Commemorative Pilot’s Badge
The Bavarian Commemorative Pilot’s Badge was authorized in 1916 by the King of Bavaria Ludwig III after Wilhelm II as the King of Prussia and the Emperor of the German Empire instituted similar Prussian decoration the same year. According to the terms of unification with Prussia, Bavaria was the only state within the German Empire that was allowed to maintain and institute its own awards that corresponded to Prussian criteria. That was exactly the case of qualification and commemorative flight badges.
Flieger-Erinnerungs-Abzeichen was issued to retired pilots and observers who had completed three years of air service and no longer conducted active flight duties or had been injured. Above mentioned aviators enjoyed the right to retain their qualification badges, i.e. Pilot’s Badge and Observer’s Badge but were allowed to wear only Commemorative Pilot’s Badge.
The Bavarian Commemorative Pilot’s Badge was nearly similar to a Prussian model. It had a shape of a cut-out vertical oval with an outside perimeter surrounded by a wide wreath. Its left side had laurel leaves symbolizing victory and its right side had oak leaves standing for strength and hardiness. Both were joined together with a ribbon bow at the bottom thus signifying combination of those two qualities. However, unlike Prussian badge, Bavarian Flieger-Erinnerungs-Abzeichen was topped by a seamless crown of the Royal Wittelsbach house. The centre of the badge carried an image of an eagle flying westwards over an undulating landscape, quite similar to that of the Pilot’s Badge.
Depending on a manufacturer, badges differed in minor details as well as in size and measured 73-74х44-
Issued badges were most often stamped of silver Buntmetall, while privately purchased hollow two-piece or single massive badges of superior quality were made of silver. The Bavarian Commemorative Pilot’s Badge was worn on or below the left breast pocket and was attached to a tunic with a vertical pin soldered to its reverse.
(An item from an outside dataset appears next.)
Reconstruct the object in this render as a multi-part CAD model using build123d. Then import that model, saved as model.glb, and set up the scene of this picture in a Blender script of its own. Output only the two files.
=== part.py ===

Contradictory to the common Weimar-era sentiments, Flieger-Erinnerungs-Abzeichen in its original design, i.e. with the outlawed Royal crown was awarded even after the Great War, thus allowing veteran aviators to obtain just reward and collect their long desired commemorative decoration. Army Regulations (Armee-Verordnungsblatt) of December 30, 1920 stipulated that the Bavarian Commemorative Pilot’s Badge would be issued up to January 31, 1921 upon presentation of a documented proof. The badges were produced by the original manufacturers until the end of the WWII and were available for private purchase by former aviators.
The exact number of issued Flieger-Erinnerungs-Abzeichen remains unknown but apparently they were not as numerous as qualification badges for active Bavarian aviators.